The remaking of Union Station is set to refresh the venerable but dowdy transit hub by 2015. Its crown will be a spectacular $50-million, 70,000-square-foot atrium of steel and glass that will float like a luminous cloud 50 feet over the train tracks.

Commuters have put up with construction for months as a $640-million revitalization digs in – as have motorists snarled from Bay Street to University Avenue, and from Front Street West to Lakeshore Boulevard.

The overall renovation will see a new concourse and offices with more light, exits and space in anticipation of the 50 million passengers a year who use the 180 GO trains, 35 VIA Rail trains and 400 GO buses daily. Those passenger volumes are expected to hit 80 million per annum by 2035.

The designers of the new atrium, Zeidler Partnership Architects senior partner Tarek El-Khatib and his team, say they were inspired by the existing windows at Union Station, which opened in 1927 and is a designated a heritage building.

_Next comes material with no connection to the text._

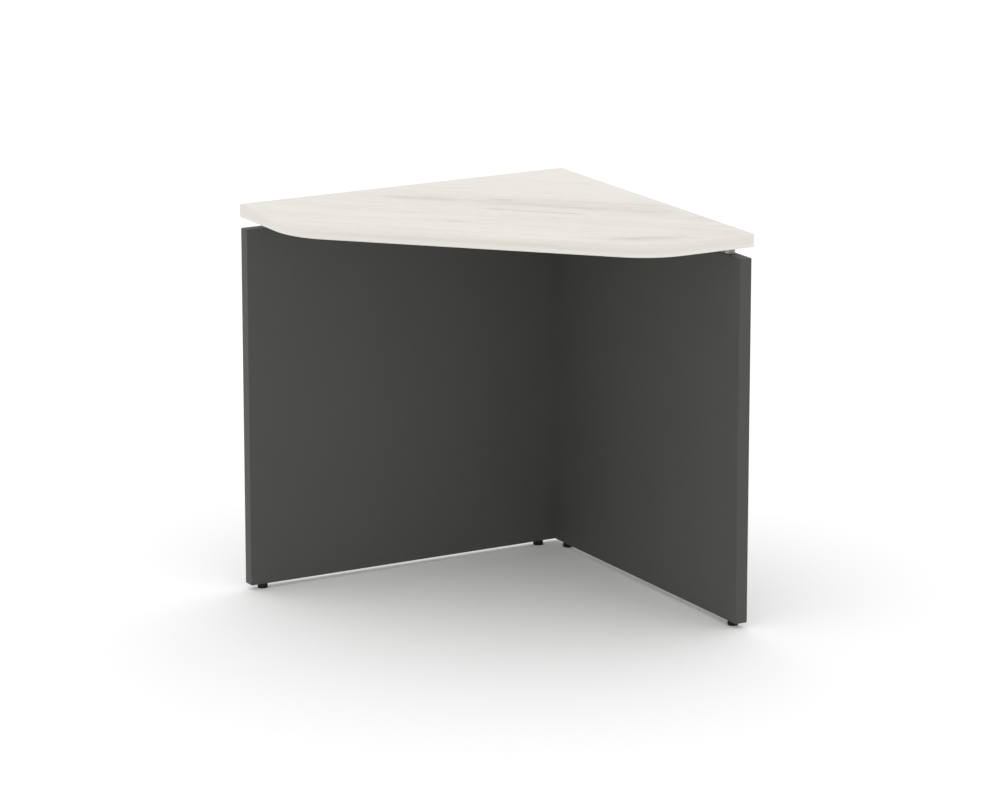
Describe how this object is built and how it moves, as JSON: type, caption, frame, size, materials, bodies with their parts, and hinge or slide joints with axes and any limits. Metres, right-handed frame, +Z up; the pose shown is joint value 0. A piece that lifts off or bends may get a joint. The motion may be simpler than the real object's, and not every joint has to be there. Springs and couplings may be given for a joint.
{
  "type": "corner table",
  "caption": "Corner table with a square-backed top and a straight diagonal front on round corners, raised on metal spacers over two dark panels at right angles.",
  "frame": {"origin": "on the floor, under the middle of the square that the two wall sides of the top span", "axes": "+Z up, +Y towards the wall behind the back panel, +X towards the wall beside the side panel, so the wall corner is at +X +Y and the diagonal front faces -X -Y"},
  "size_m": [0.7, 0.7, 0.75],
  "materials": {
    "pale_wood_decor": "matt whitewashed wood decor on chipboard",
    "pale_edge_band": "matt, to match the top",
    "anthracite_board": "matt anthracite melamine on chipboard",
    "anthracite_edge_band": "matt, to match the panels",
    "satin_spacer": "satin turned metal",
    "plated_steel": "zinc plated",
    "cast_zinc": "die cast, plain",
    "anthracite_plastic": "matt moulded",
    "black_plastic": "matt moulded",
    "beech": "raw beech"
  },
  "bodies": {
    "table": {"top_board": "pale_wood_decor", "top_front_band": "pale_edge_band", "top_back_band": "pale_edge_band", "top_side_band": "pale_edge_band", "back_panel_board": "anthracite_board", "back_panel_end_band": "anthracite_edge_band", "back_panel_corner_band": "anthracite_edge_band", "back_panel_top_band": "anthracite_edge_band", "back_panel_bottom_band": "anthracite_edge_band", "side_panel_board": "anthracite_board", "side_panel_end_band": "anthracite_edge_band", "side_panel_top_band": "anthracite_edge_band", "side_panel_bottom_band": "anthracite_edge_band", "back_end_spacer": "satin_spacer", "back_corner_spacer": "satin_spacer", "side_end_spacer": "satin_spacer", "side_corner_spacer": "satin_spacer", "bolt_inserts": "plated_steel", "top_bolts": "plated_steel", "corner_bolts": "plated_steel", "foot_inserts": "plated_steel", "cams": "cast_zinc", "cam_caps": "anthracite_plastic", "corner_dowels": "beech"},
    "back_end_pad": {"back_end_foot_pad": "black_plastic"},
    "back_end_stud": {"back_end_foot_stud": "plated_steel"},
    "back_corner_pad": {"back_corner_foot_pad": "black_plastic"},
    "back_corner_stud": {"back_corner_foot_stud": "plated_steel"},
    "side_corner_pad": {"side_corner_foot_pad": "black_plastic"},
    "side_corner_stud": {"side_corner_foot_stud": "plated_steel"},
    "side_end_pad": {"side_end_foot_pad": "black_plastic"},
    "side_end_stud": {"side_end_foot_stud": "plated_steel"}
  },
  "joints": [
    {"name": "back_end_foot_travel", "type": "slide", "parent": "table", "child": "back_end_pad", "axis": [0, 0, -1], "range_m": [0, 0.01]},
    {"name": "back_end_stud_turn", "type": "hinge", "parent": "back_end_pad", "child": "back_end_stud", "pos_m": [-0.32, 0.3325, 0], "axis": [0, 0, -1], "range_deg": [0, 2880]},
    {"name": "back_corner_foot_travel", "type": "slide", "parent": "table", "child": "back_corner_pad", "axis": [0, 0, -1], "range_m": [0, 0.01]},
    {"name": "back_corner_stud_turn", "type": "hinge", "parent": "back_corner_pad", "child": "back_corner_stud", "pos_m": [0.289, 0.3325, 0], "axis": [0, 0, -1], "range_deg": [0, 2880]},
    {"name": "side_corner_foot_travel", "type": "slide", "parent": "table", "child": "side_corner_pad", "axis": [0, 0, -1], "range_m": [0, 0.01]},
    {"name": "side_corner_stud_turn", "type": "hinge", "parent": "side_corner_pad", "child": "side_corner_stud", "pos_m": [0.3325, 0.289, 0], "axis": [0, 0, -1], "range_deg": [0, 2880]},
    {"name": "side_end_foot_travel", "type": "slide", "parent": "table", "child": "side_end_pad", "axis": [0, 0, -1], "range_m": [0, 0.01]},
    {"name": "side_end_stud_turn", "type": "hinge", "parent": "side_end_pad", "child": "side_end_stud", "pos_m": [0.3325, -0.32, 0], "axis": [0, 0, -1], "range_deg": [0, 2880]}
  ],
  "couplings": [
    {"joint": "back_end_foot_travel", "follows": "back_end_stud_turn", "m_per_rad": 0.00019894},
    {"joint": "back_corner_foot_travel", "follows": "back_corner_stud_turn", "m_per_rad": 0.00019894},
    {"joint": "side_corner_foot_travel", "follows": "side_corner_stud_turn", "m_per_rad": 0.00019894},
    {"joint": "side_end_foot_travel", "follows": "side_end_stud_turn", "m_per_rad": 0.00019894}
  ]
}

"We were walking through the Great Hall there were big windows at the top, and we had this idea it would be interesting to have a luminous object somehow over the train tracks," Mr. El-Khatib said.

Eventually Mr. El-Khatib and his team came up with a bold and innovative concept, eschewing the ubiquitous arch for a square, flat canopy held up by elegant steel columns slanting vertically.

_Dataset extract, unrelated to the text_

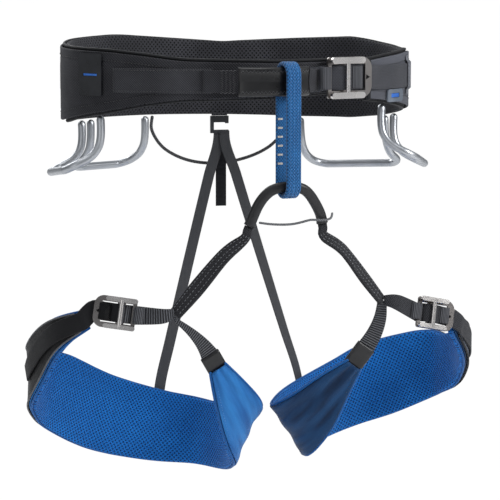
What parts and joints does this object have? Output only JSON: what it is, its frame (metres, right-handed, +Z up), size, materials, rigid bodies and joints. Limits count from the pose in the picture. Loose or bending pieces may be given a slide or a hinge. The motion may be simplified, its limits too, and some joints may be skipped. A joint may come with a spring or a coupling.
{
  "type": "climbing harness",
  "caption": "Sit harness with a padded waist belt, two adjustable padded leg loops, a belay loop, double-back buckles, flexible gear loops, a haul loop and elastic rear risers.",
  "frame": {"origin": "centre of the waist opening, at the middle height of the belt", "axes": "+Z up along the waist opening, +X towards the wearer's left, -Y towards the wearer's front"},
  "size_m": [0.4055, 0.257, 0.3918],
  "materials": {
    "liner_mesh": "rough",
    "shell_twill": "satin",
    "webbing": "woven",
    "ribbed_webbing": "woven",
    "coated_sleeve": "glossy",
    "bridge_cover": "satin",
    "belay_nylon": "woven",
    "pale_thread": "woven",
    "buckle_metal": "satin",
    "grey_plastic": "satin",
    "blue_plastic": "satin",
    "dark_plastic": "satin",
    "silver_tube": "satin",
    "black_cord": "braided",
    "grey_cord": "braided",
    "elastic": "woven",
    "pad_mesh": "perforated",
    "pad_face": "satin"
  },
  "bodies": {
    "waist_belt": {"waist_liner": "liner_mesh", "waist_shell": "shell_twill", "waist_webbing": "webbing", "waist_strap": "webbing", "strap_keeper": "elastic", "tie_in_loop": "webbing", "tie_in_sleeve": "coated_sleeve", "waist_buckle_plate": "buckle_metal", "clipper_patch_right": "coated_sleeve", "clipper_insert_right": "blue_plastic", "clipper_frame_left": "grey_plastic", "clipper_insert_left": "blue_plastic", "riser_anchor": "webbing", "riser_hook": "dark_plastic", "riser_tail": "webbing", "riser_right": "elastic", "riser_left": "elastic", "bridge_webbing": "webbing", "bridge_sleeve": "bridge_cover", "bridge_keeper_cord": "grey_cord"},
    "belay": {"belay_loop": "belay_nylon", "belay_loop_stitching": "pale_thread"},
    "gear_front_right": {"gear_loop_front_right": "silver_tube"},
    "gear_rear_right": {"gear_loop_rear_right": "silver_tube"},
    "gear_front_left": {"gear_loop_front_left": "silver_tube"},
    "gear_rear_left": {"gear_loop_rear_left": "silver_tube"},
    "haul": {"haul_loop": "black_cord"},
    "leg_loop_right": {"leg_webbing_right": "webbing", "leg_drop_webbing_right": "ribbed_webbing", "leg_tab_right": "coated_sleeve", "leg_pad_right": "pad_mesh", "leg_shell_right": "pad_face", "leg_strap_right": "webbing", "leg_cover_right": "shell_twill", "leg_buckle_plate_right": "buckle_metal"},
    "leg_loop_left": {"leg_webbing_left": "webbing", "leg_drop_webbing_left": "ribbed_webbing", "leg_tab_left": "coated_sleeve", "leg_pad_left": "pad_mesh", "leg_shell_left": "pad_face", "leg_strap_left": "webbing", "leg_cover_left": "shell_twill", "leg_buckle_plate_left": "buckle_metal"},
    "waist_slider": {"waist_buckle_slider": "buckle_metal"},
    "leg_slider_right": {"leg_buckle_slider_right": "buckle_metal"},
    "leg_slider_left": {"leg_buckle_slider_left": "buckle_metal"}
  },
  "joints": [
    {"name": "belay_twist", "type": "hinge", "parent": "waist_belt", "child": "belay", "pos_m": [0.01455, -0.12489, 0], "axis": [0, 0, 1], "range_deg": [-10, 10]},
    {"name": "gear_front_right_swing", "type": "hinge", "parent": "waist_belt", "child": "gear_front_right", "pos_m": [-0.12906, 0.0496, -0.0401], "axis": [0.0128, 0.994, -0.1085], "range_deg": [0, 70], "stiffness_Nm_per_rad": 0.05},
    {"name": "gear_rear_right_swing", "type": "hinge", "parent": "waist_belt", "child": "gear_rear_right", "pos_m": [-0.06329, 0.09088, -0.0401], "axis": [0.8743, 0.4853, 0], "range_deg": [0, 70], "stiffness_Nm_per_rad": 0.05},
    {"name": "gear_front_left_swing", "type": "hinge", "parent": "waist_belt", "child": "gear_front_left", "pos_m": [0.11436, -0.06401, -0.0221], "axis": [-0.4142, -0.8949, 0.1664], "range_deg": [0, 70], "stiffness_Nm_per_rad": 0.05},
    {"name": "gear_rear_left_swing", "type": "hinge", "parent": "waist_belt", "child": "gear_rear_left", "pos_m": [0.14423, 0.02387, -0.0383], "axis": [0.7211, -0.6907, 0.0552], "range_deg": [0, 70], "stiffness_Nm_per_rad": 0.05},
    {"name": "haul_swing", "type": "hinge", "parent": "waist_belt", "child": "haul", "pos_m": [-0.05611, 0.09302, -0.038], "axis": [0.9986, -0.0478, -0.0218], "range_deg": [0, 34]},
    {"name": "leg_right_swing", "type": "hinge", "parent": "waist_belt", "child": "leg_loop_right", "pos_m": [-0.01795, -0.12089, -0.1154], "axis": [1, 0, 0], "range_deg": [-20, 8], "stiffness_Nm_per_rad": 1.2, "springref_deg": 5.73, "deforming": ["riser_right"]},
    {"name": "leg_left_swing", "type": "hinge", "parent": "waist_belt", "child": "leg_loop_left", "pos_m": [0.04755, -0.11259, -0.1154], "axis": [1, 0, 0], "range_deg": [-20, 8], "stiffness_Nm_per_rad": 1.2, "springref_deg": 5.73, "deforming": ["riser_left"]},
    {"name": "waist_slider_tilt", "type": "hinge", "parent": "waist_belt", "child": "waist_slider", "pos_m": [0.07145, -0.10746, 0.0065], "axis": [0, 0, 1], "range_deg": [-6, 6]},
    {"name": "leg_slider_right_tilt", "type": "hinge", "parent": "leg_loop_right", "child": "leg_slider_right", "pos_m": [-0.12409, -0.09905, -0.18901], "axis": [-0.1613, -0.0859, -0.9832], "range_deg": [-6, 6]},
    {"name": "leg_slider_left_tilt", "type": "hinge", "parent": "leg_loop_left", "child": "leg_slider_left", "pos_m": [0.15204, -0.09902, -0.19856], "axis": [0.1695, 0.2156, 0.9616], "range_deg": [-6, 6]}
  ]
}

The atrium has no discernible axis and that was intentional, he said, because the site already has a strong east-west orientation with the tracks and north-south, between the main building and Lake Ontario.

There will be a total 220,000 square feet of glass making up the top and sides, which hang down to create sidewalls and louvres that will vent diesel fumes.

There will also be a green roof component and an array of solar panels that will generate electricity to offset the power consumed by the thousands of LED lights that will be embedded in the canopy. At nighttime its glow will be visible for miles, including to those on the Gardiner Expressway, in office towers and condominium high rises downtown and passengers on airplanes in and out of the Billy Bishop Toronto City Airport and, sometimes, Lester B. Pearson International Airport.

"It really is going to be like another CN Tower on the skyline," said Ken Strang, the project manager for design engineers, Halcrow Yolles.

In all, there are some 4,500 glass panels about to be installed, each some seven feet square, and each one having a slightly different opaqueness to give it a "dappled" look in daylight.



The atrium will be constructed over seven stages with the first-stage trusses going into place now through spring, with the glass to follow. Construction is expected to finish in 2014 with the overall project wrapping up a year later.